Understanding the degree of harm is an important consideration in this process but is not the primary driver of it. A person may be severely culpable in an incident that caused no harm, or they may have caused substantial harm without being in any way culpable for that harm.

The process must be collaborative. The Protect process can occur without any participation by the person who caused harm, but change is only possible when someone genuinely wants to change. It is very common, however, for people to react defensively when they first hear someone experienced harm with them. The critical question is whether they are able to engage openly and in good faith within a reasonable amount of time.

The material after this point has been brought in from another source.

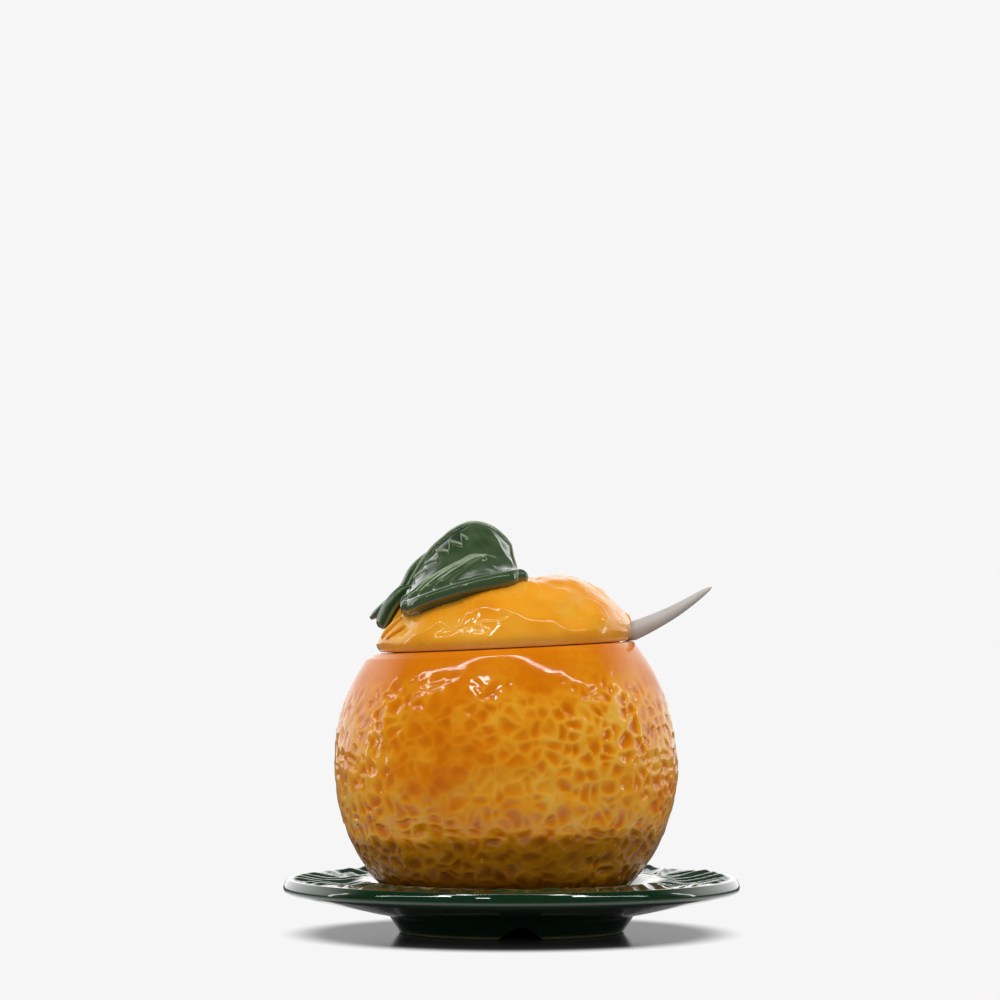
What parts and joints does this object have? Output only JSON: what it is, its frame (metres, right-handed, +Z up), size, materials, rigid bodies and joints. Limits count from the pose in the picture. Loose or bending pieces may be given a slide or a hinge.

Depending on circumstances, some of these questions might be important to the Change process:

  • Have the needs and desires of the person who was harmed been accommodated as much as is possible and appropriate?
  • Have the needs of the community been considered and accommodated as much as is possible and appropriate?
  • Does the person who caused harm fully understand the harm they caused?
  • Do they take full responsibility for their role in what happened?
  • Do they fully understand what they did wrong?
  • Have they made a complete and appropriate apology?
  • Have they offered to make amends or restitution if appropriate?
  • Was this an isolated incident or is it part of a pattern?
  • Do they understand what changes they need to make?
  • Are they both willing and able to change?
  • Is there a clear plan for change that includes concrete actions, addressing the specific things they did wrong in this incident?
  • Is there a clear plan to monitor for future incidents of harm?
  • Is a suitable accountability system in place?

The Protect process

The Protect process focuses on reducing the risk of similar harm occurring in the future. It is often primarily focused on the person who caused harm, although it may be appropriate to also consider broader issues. For example, a specific incident may raise broader questions about how an organization vets instructors, or how a venue trains its dungeon monitors.

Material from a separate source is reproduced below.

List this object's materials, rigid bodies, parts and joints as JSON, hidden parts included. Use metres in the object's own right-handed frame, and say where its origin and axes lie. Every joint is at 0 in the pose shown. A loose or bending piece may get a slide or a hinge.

It will typically be appropriate to consider:

  • What does the person who was harmed want?
  • How much harm did they experience?
  • How culpable was the person who caused harm?
  • Does this incident fit into a larger pattern of harmful or potentially harmful behavior?
  • Has the person who caused harm shown genuine understanding of what they did wrong and of the harm they’ve caused?
  • Have they made concrete changes to reduce the odds of further harm occurring?
  • Is there an effective system in place to monitor for further instances of harm?
  • Have any broader issues with venues, organizations, or community processes been identified and addressed?

A fundamental challenge for the Protect process is that our people are highly fragmented. There is no kink high council that can issue and enforce edicts, and there is usually no single venue that has a monopoly on kink in a given area. This means the Protect process will issue recommendations which different venues and organizations can choose to follow or ignore. Ideally, relevant organizations and venues would be directly involved in the process.

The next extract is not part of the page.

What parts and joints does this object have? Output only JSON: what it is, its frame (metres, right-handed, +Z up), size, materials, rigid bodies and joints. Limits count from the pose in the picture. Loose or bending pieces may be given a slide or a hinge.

It may be appropriate for venues and organizations to make admission or membership conditional on adhering to the recommendations of a Protect process.

Appropriate remedies vary depending on the specifics of the situation, but common options include:

  • Prohibiting the person who caused harm from teaching.
  • Prohibiting them from playing with inexperienced people.
  • Prohibiting them from engaging in certain high-risk activities.
  • Prohibiting them from attending public events.
  • Requiring them to disclose specific facts about their consent history to any future partners.
  • Requiring them to remain sober during play and while attending events.

Remedies may feel punitive, but they should not be punitive: the goal is to prevent harm, not to seek retribution.